Required task — Repeat every line below exactly, word for word.

------------------------------------

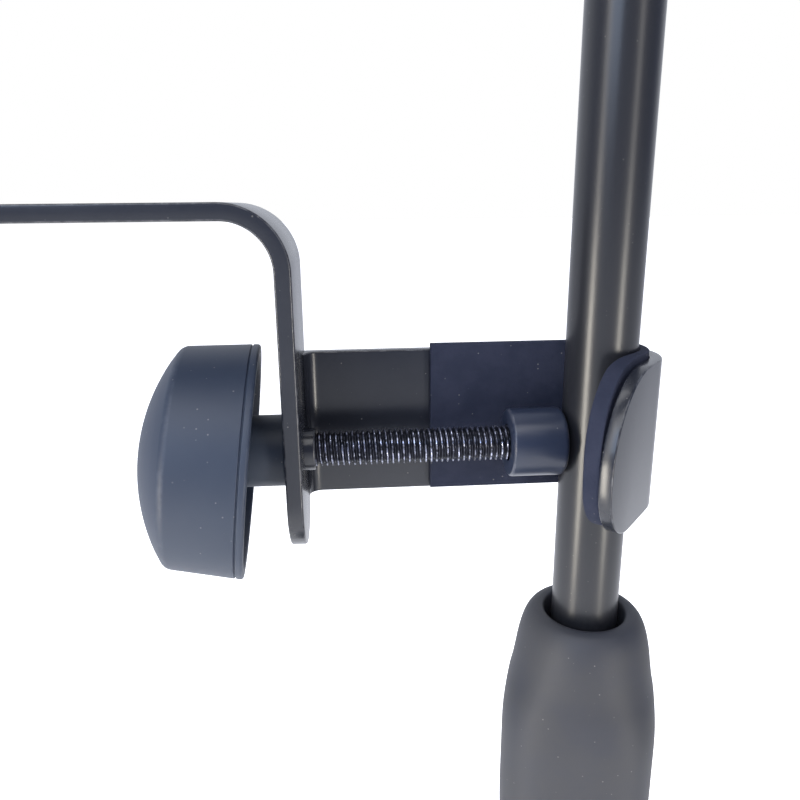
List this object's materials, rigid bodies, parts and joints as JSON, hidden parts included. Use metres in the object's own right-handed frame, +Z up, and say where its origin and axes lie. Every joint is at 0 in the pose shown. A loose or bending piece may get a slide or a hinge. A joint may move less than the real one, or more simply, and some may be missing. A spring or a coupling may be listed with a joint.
{
  "type": "music stand",
  "caption": "Free-standing sheet music stand with a telescopic tube, twist clutch, tilting desk, and a hook clamp with a thumb screw that holds an accessory arm on the tube.",
  "frame": {"origin": "on the floor, on the tube's axis, at the middle of the round base", "axes": "+Z up along the tube; the clamp's screw and arm lie along X with the knob at -X; the reader stands at -Y, facing the desk"},
  "size_m": [0.48, 0.28, 1.3594],
  "materials": {
    "cast_iron_paint": "satin black enamel on cast iron",
    "foot_rubber": "matt",
    "zinc_steel": "zinc plated",
    "tube_black": "satin black powder coat",
    "bush_plastic": "natural nylon",
    "clutch_cast": "satin black",
    "grip_soft": "soft matt dark grey",
    "bracket_black": "satin black coat",
    "lining_rubber": "dense matt blue black foam rubber",
    "thread_steel": "black oxide, bright crests",
    "knob_plastic": "slate grey, fine grain",
    "cap_plastic": "smooth black",
    "insert_brass": "turned",
    "desk_black": "fine textured black powder coat",
    "tilt_plastic": "moulded black"
  },
  "bodies": {
    "base": {"base_plate": "cast_iron_paint", "base_feet": "foot_rubber", "base_nut": "zinc_steel", "base_washer": "zinc_steel", "tube_stud": "zinc_steel", "lower_tube": "tube_black", "clutch_body": "clutch_cast"},
    "clutch_twist": {"clutch_core": "clutch_cast", "clutch_grip": "grip_soft"},
    "collet": {"clutch_collet": "bush_plastic"},
    "mast": {"upper_tube": "tube_black", "guide_bush": "bush_plastic", "bush_pin": "zinc_steel", "tilt_head": "clutch_cast", "head_pin": "zinc_steel"},
    "clamp": {"clamp_bar": "bracket_black", "clamp_hook": "bracket_black", "hook_lining": "lining_rubber", "screw_bush": "thread_steel"},
    "cap": {"pressure_cap": "cap_plastic"},
    "screw": {"screw_rod": "thread_steel", "screw_knob": "knob_plastic", "knob_insert": "insert_brass", "cap_ring": "zinc_steel"},
    "desk": {"desk_plate": "desk_black", "desk_shelf": "desk_black", "desk_bracket": "desk_black", "desk_rivets": "zinc_steel", "shelf_rivets": "zinc_steel", "tilt_discs": "bush_plastic", "tilt_bolt": "zinc_steel", "tilt_washer": "zinc_steel"},
    "tilt_knob": {"tilt_knob": "tilt_plastic", "tilt_knob_insert": "insert_brass"}
  },
  "joints": [
    {"name": "clutch_turn", "type": "hinge", "parent": "base", "child": "clutch_twist", "pos_m": [0, 0, 0.65], "axis": [0, 0, 1], "range_deg": [0, 120]},
    {"name": "mast_swivel", "type": "hinge", "parent": "base", "child": "collet", "pos_m": [0, 0, 0.66], "axis": [0, 0, 1], "continuous": true},
    {"name": "mast_height", "type": "slide", "parent": "collet", "child": "mast", "axis": [0, 0, 1], "range_m": [-0.02, 0.19]},
    {"name": "clamp_swivel", "type": "hinge", "parent": "mast", "child": "clamp", "pos_m": [0, 0, 0.735], "axis": [0, 0, 1], "continuous": true},
    {"name": "cap_travel", "type": "slide", "parent": "clamp", "child": "cap", "axis": [1, 0, 0], "range_m": [-0.0426, 0]},
    {"name": "screw_turn", "type": "hinge", "parent": "cap", "child": "screw", "pos_m": [-0.08, 0, 0.735], "axis": [1, 0, 0], "range_deg": [-12240, 0]},
    {"name": "desk_tilt", "type": "hinge", "parent": "mast", "child": "desk", "pos_m": [0, 0, 1.14], "axis": [-1, 0, 0], "range_deg": [-20, 70]},
    {"name": "tilt_knob_turn", "type": "hinge", "parent": "desk", "child": "tilt_knob", "pos_m": [0.018, 0, 1.14], "axis": [1, 0, 0], "range_deg": [-180, 0]}
  ],
  "couplings": [
    {"joint": "cap_travel", "follows": "screw_turn", "m_per_rad": 0.00019894}
  ]
}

------------------------------------

Reply —
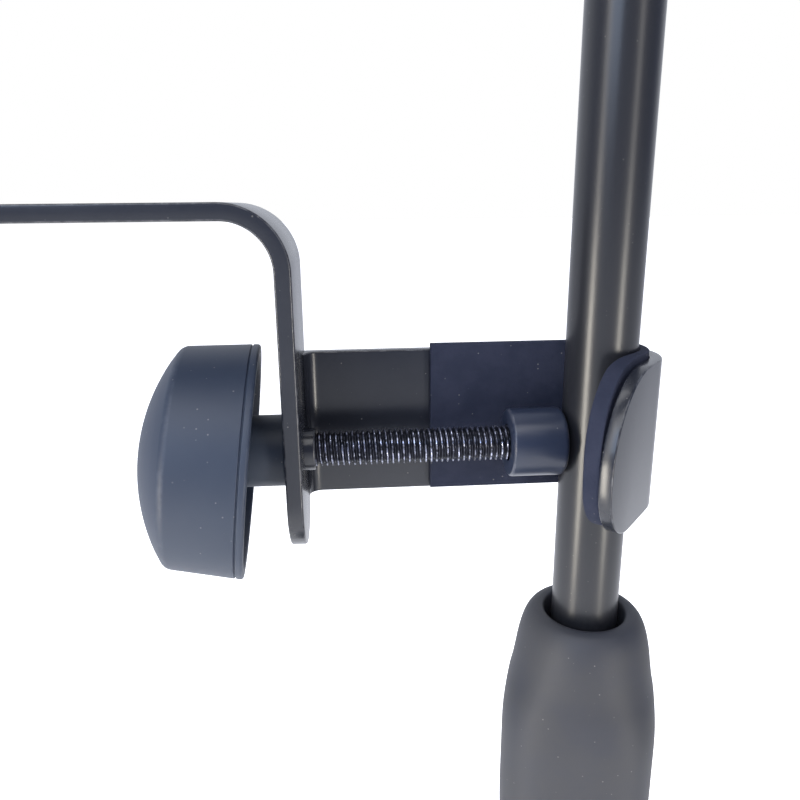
List this object's materials, rigid bodies, parts and joints as JSON, hidden parts included. Use metres in the object's own right-handed frame, +Z up, and say where its origin and axes lie. Every joint is at 0 in the pose shown. A loose or bending piece may get a slide or a hinge. A joint may move less than the real one, or more simply, and some may be missing. A spring or a coupling may be listed with a joint.
{
  "type": "music stand",
  "caption": "Free-standing sheet music stand with a telescopic tube, twist clutch, tilting desk, and a hook clamp with a thumb screw that holds an accessory arm on the tube.",
  "frame": {"origin": "on the floor, on the tube's axis, at the middle of the round base", "axes": "+Z up along the tube; the clamp's screw and arm lie along X with the knob at -X; the reader stands at -Y, facing the desk"},
  "size_m": [0.48, 0.28, 1.3594],
  "materials": {
    "cast_iron_paint": "satin black enamel on cast iron",
    "foot_rubber": "matt",
    "zinc_steel": "zinc plated",
    "tube_black": "satin black powder coat",
    "bush_plastic": "natural nylon",
    "clutch_cast": "satin black",
    "grip_soft": "soft matt dark grey",
    "bracket_black": "satin black coat",
    "lining_rubber": "dense matt blue black foam rubber",
    "thread_steel": "black oxide, bright crests",
    "knob_plastic": "slate grey, fine grain",
    "cap_plastic": "smooth black",
    "insert_brass": "turned",
    "desk_black": "fine textured black powder coat",
    "tilt_plastic": "moulded black"
  },
  "bodies": {
    "base": {"base_plate": "cast_iron_paint", "base_feet": "foot_rubber", "base_nut": "zinc_steel", "base_washer": "zinc_steel", "tube_stud": "zinc_steel", "lower_tube": "tube_black", "clutch_body": "clutch_cast"},
    "clutch_twist": {"clutch_core": "clutch_cast", "clutch_grip": "grip_soft"},
    "collet": {"clutch_collet": "bush_plastic"},
    "mast": {"upper_tube": "tube_black", "guide_bush": "bush_plastic", "bush_pin": "zinc_steel", "tilt_head": "clutch_cast", "head_pin": "zinc_steel"},
    "clamp": {"clamp_bar": "bracket_black", "clamp_hook": "bracket_black", "hook_lining": "lining_rubber", "screw_bush": "thread_steel"},
    "cap": {"pressure_cap": "cap_plastic"},
    "screw": {"screw_rod": "thread_steel", "screw_knob": "knob_plastic", "knob_insert": "insert_brass", "cap_ring": "zinc_steel"},
    "desk": {"desk_plate": "desk_black", "desk_shelf": "desk_black", "desk_bracket": "desk_black", "desk_rivets": "zinc_steel", "shelf_rivets": "zinc_steel", "tilt_discs": "bush_plastic", "tilt_bolt": "zinc_steel", "tilt_washer": "zinc_steel"},
    "tilt_knob": {"tilt_knob": "tilt_plastic", "tilt_knob_insert": "insert_brass"}
  },
  "joints": [
    {"name": "clutch_turn", "type": "hinge", "parent": "base", "child": "clutch_twist", "pos_m": [0, 0, 0.65], "axis": [0, 0, 1], "range_deg": [0, 120]},
    {"name": "mast_swivel", "type": "hinge", "parent": "base", "child": "collet", "pos_m": [0, 0, 0.66], "axis": [0, 0, 1], "continuous": true},
    {"name": "mast_height", "type": "slide", "parent": "collet", "child": "mast", "axis": [0, 0, 1], "range_m": [-0.02, 0.19]},
    {"name": "clamp_swivel", "type": "hinge", "parent": "mast", "child": "clamp", "pos_m": [0, 0, 0.735], "axis": [0, 0, 1], "continuous": true},
    {"name": "cap_travel", "type": "slide", "parent": "clamp", "child": "cap", "axis": [1, 0, 0], "range_m": [-0.0426, 0]},
    {"name": "screw_turn", "type": "hinge", "parent": "cap", "child": "screw", "pos_m": [-0.08, 0, 0.735], "axis": [1, 0, 0], "range_deg": [-12240, 0]},
    {"name": "desk_tilt", "type": "hinge", "parent": "mast", "child": "desk", "pos_m": [0, 0, 1.14], "axis": [-1, 0, 0], "range_deg": [-20, 70]},
    {"name": "tilt_knob_turn", "type": "hinge", "parent": "desk", "child": "tilt_knob", "pos_m": [0.018, 0, 1.14], "axis": [1, 0, 0], "range_deg": [-180, 0]}
  ],
  "couplings": [
    {"joint": "cap_travel", "follows": "screw_turn", "m_per_rad": 0.00019894}
  ]
}